#### Short problem:
Starting at the line that contains "group.position.set(MAST_X, 0, 0);", copy every line down to the line that contains "cad_parts[member].parent = rigid_bodies[body]", inclusive, exactly as it stands. Omit all other lines.
☆ ☆ ☆ ☆ ☆ ☆ ☆
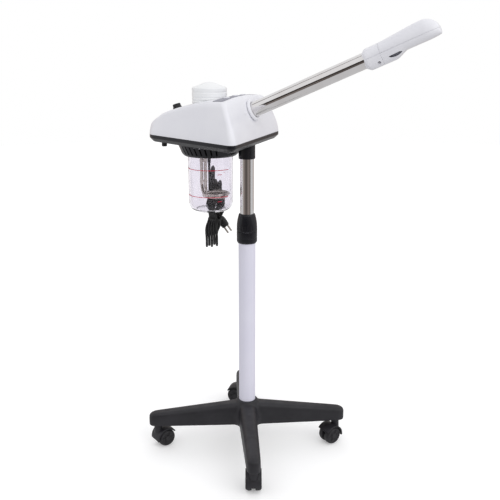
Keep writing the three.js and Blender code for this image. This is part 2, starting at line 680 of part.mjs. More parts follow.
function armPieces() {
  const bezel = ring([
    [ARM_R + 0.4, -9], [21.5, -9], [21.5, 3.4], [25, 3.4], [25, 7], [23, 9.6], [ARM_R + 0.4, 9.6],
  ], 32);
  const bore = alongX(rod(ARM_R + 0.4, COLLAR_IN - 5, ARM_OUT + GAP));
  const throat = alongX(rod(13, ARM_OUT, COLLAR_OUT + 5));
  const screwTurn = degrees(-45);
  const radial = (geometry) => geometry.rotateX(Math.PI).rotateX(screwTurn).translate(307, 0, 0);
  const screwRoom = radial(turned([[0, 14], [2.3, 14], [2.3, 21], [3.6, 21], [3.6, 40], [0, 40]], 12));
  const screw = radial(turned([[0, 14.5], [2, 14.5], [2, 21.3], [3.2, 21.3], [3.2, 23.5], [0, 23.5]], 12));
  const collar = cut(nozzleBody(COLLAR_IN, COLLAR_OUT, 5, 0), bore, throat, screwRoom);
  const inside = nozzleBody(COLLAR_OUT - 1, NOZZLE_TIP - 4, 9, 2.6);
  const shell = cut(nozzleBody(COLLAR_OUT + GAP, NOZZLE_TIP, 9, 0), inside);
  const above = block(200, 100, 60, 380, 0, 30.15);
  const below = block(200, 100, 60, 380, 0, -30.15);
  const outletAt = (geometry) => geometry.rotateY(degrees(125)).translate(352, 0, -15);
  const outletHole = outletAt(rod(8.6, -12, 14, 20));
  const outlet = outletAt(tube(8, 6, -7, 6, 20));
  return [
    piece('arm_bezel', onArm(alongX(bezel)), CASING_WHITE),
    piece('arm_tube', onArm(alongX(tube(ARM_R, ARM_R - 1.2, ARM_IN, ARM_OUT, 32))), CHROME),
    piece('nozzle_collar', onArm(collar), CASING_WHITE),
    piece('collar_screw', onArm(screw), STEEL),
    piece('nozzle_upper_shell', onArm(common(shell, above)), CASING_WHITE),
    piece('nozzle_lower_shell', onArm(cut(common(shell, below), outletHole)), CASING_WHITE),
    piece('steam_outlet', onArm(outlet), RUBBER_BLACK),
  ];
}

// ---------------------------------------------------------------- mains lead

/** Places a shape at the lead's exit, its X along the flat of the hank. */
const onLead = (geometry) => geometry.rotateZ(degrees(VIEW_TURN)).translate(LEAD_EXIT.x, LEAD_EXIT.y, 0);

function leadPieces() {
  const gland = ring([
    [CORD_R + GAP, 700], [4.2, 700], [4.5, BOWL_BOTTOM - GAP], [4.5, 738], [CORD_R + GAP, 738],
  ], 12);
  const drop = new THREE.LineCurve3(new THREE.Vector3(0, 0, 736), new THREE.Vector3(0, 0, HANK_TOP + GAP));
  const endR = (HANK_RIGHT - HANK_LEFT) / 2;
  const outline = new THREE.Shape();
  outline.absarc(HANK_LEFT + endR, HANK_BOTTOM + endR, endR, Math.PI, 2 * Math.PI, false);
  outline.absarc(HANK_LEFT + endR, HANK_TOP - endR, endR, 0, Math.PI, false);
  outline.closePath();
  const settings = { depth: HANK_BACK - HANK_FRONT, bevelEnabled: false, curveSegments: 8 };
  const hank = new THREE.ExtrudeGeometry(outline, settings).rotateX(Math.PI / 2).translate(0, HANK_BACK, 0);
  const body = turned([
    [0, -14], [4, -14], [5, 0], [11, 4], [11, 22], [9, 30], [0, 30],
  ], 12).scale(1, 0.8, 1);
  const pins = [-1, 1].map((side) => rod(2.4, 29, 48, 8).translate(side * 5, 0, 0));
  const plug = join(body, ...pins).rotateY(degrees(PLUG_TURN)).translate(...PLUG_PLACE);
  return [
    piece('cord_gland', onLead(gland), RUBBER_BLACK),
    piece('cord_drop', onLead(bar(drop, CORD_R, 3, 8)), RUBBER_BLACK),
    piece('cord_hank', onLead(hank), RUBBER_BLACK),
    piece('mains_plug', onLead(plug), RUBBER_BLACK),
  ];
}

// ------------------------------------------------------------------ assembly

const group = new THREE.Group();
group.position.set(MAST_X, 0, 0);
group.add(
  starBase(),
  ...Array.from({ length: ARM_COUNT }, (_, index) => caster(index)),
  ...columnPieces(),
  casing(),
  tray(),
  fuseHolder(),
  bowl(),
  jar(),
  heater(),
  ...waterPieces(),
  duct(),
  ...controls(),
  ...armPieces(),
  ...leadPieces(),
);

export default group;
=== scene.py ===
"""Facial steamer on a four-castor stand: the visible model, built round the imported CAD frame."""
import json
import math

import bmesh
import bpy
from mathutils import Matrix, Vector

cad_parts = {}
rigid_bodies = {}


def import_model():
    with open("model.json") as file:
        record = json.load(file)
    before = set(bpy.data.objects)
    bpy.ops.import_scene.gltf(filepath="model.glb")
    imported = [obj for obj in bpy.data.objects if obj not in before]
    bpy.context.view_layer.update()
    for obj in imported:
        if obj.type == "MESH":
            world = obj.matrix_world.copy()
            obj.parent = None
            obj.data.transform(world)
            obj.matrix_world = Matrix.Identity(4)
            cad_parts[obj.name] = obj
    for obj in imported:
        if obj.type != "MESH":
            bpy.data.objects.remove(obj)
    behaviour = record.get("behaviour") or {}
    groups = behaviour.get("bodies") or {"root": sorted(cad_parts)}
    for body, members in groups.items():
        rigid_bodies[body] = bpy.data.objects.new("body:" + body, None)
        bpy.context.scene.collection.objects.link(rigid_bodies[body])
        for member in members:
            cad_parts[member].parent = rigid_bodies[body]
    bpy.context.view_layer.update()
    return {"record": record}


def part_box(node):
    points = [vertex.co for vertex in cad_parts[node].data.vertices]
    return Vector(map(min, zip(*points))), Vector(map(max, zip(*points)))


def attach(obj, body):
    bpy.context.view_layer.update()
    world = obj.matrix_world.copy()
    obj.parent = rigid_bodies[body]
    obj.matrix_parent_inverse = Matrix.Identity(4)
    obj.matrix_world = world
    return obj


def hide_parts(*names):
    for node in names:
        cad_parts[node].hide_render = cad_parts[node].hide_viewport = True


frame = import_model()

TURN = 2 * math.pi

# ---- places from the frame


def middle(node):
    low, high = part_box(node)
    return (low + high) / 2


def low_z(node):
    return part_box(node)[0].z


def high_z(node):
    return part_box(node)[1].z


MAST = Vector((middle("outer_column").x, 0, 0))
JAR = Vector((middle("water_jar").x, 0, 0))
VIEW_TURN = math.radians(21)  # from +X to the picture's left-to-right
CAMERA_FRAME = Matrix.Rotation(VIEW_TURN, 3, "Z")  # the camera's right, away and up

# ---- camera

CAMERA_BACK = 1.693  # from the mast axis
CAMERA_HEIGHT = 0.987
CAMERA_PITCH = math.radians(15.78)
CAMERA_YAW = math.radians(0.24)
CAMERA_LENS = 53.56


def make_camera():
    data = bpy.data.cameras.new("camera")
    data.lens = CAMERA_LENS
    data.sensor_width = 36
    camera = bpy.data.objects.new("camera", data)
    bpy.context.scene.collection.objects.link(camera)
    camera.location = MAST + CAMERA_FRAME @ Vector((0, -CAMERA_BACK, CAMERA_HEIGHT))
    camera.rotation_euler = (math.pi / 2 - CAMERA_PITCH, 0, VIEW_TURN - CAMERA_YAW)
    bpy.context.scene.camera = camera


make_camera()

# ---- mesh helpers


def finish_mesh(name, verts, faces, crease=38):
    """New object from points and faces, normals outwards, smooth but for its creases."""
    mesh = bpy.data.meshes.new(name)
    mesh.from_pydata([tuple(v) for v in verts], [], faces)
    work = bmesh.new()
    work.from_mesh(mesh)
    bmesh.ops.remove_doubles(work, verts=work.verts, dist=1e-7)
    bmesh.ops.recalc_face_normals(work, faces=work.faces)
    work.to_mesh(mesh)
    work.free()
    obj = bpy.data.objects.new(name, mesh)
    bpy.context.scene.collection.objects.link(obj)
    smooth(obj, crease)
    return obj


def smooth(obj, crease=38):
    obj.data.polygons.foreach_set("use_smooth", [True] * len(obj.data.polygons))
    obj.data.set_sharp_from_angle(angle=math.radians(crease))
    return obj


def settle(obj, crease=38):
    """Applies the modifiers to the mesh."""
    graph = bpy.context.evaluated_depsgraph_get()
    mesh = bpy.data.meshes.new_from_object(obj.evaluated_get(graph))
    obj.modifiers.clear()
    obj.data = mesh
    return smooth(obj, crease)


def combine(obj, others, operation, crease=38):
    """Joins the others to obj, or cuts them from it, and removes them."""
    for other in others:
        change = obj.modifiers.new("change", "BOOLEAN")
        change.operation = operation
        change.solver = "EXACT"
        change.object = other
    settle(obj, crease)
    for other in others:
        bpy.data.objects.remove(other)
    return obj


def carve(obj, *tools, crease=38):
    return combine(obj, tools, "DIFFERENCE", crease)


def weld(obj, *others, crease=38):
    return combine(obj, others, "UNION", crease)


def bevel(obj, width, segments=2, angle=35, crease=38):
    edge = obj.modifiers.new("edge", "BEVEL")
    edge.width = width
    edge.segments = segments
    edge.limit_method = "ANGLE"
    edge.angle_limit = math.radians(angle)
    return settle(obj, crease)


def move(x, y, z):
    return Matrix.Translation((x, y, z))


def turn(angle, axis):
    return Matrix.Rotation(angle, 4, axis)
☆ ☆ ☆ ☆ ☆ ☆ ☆
#### Task solution:
group.position.set(MAST_X, 0, 0);
group.add(
  starBase(),
  ...Array.from({ length: ARM_COUNT }, (_, index) => caster(index)),
  ...columnPieces(),
  casing(),
  tray(),
  fuseHolder(),
  bowl(),
  jar(),
  heater(),
  ...waterPieces(),
  duct(),
  ...controls(),
  ...armPieces(),
  ...leadPieces(),
);

export default group;
=== scene.py ===
"""Facial steamer on a four-castor stand: the visible model, built round the imported CAD frame."""
import json
import math

import bmesh
import bpy
from mathutils import Matrix, Vector

cad_parts = {}
rigid_bodies = {}


def import_model():
    with open("model.json") as file:
        record = json.load(file)
    before = set(bpy.data.objects)
    bpy.ops.import_scene.gltf(filepath="model.glb")
    imported = [obj for obj in bpy.data.objects if obj not in before]
    bpy.context.view_layer.update()
    for obj in imported:
        if obj.type == "MESH":
            world = obj.matrix_world.copy()
            obj.parent = None
            obj.data.transform(world)
            obj.matrix_world = Matrix.Identity(4)
            cad_parts[obj.name] = obj
    for obj in imported:
        if obj.type != "MESH":
            bpy.data.objects.remove(obj)
    behaviour = record.get("behaviour") or {}
    groups = behaviour.get("bodies") or {"root": sorted(cad_parts)}
    for body, members in groups.items():
        rigid_bodies[body] = bpy.data.objects.new("body:" + body, None)
        bpy.context.scene.collection.objects.link(rigid_bodies[body])
        for member in members:
            cad_parts[member].parent = rigid_bodies[body]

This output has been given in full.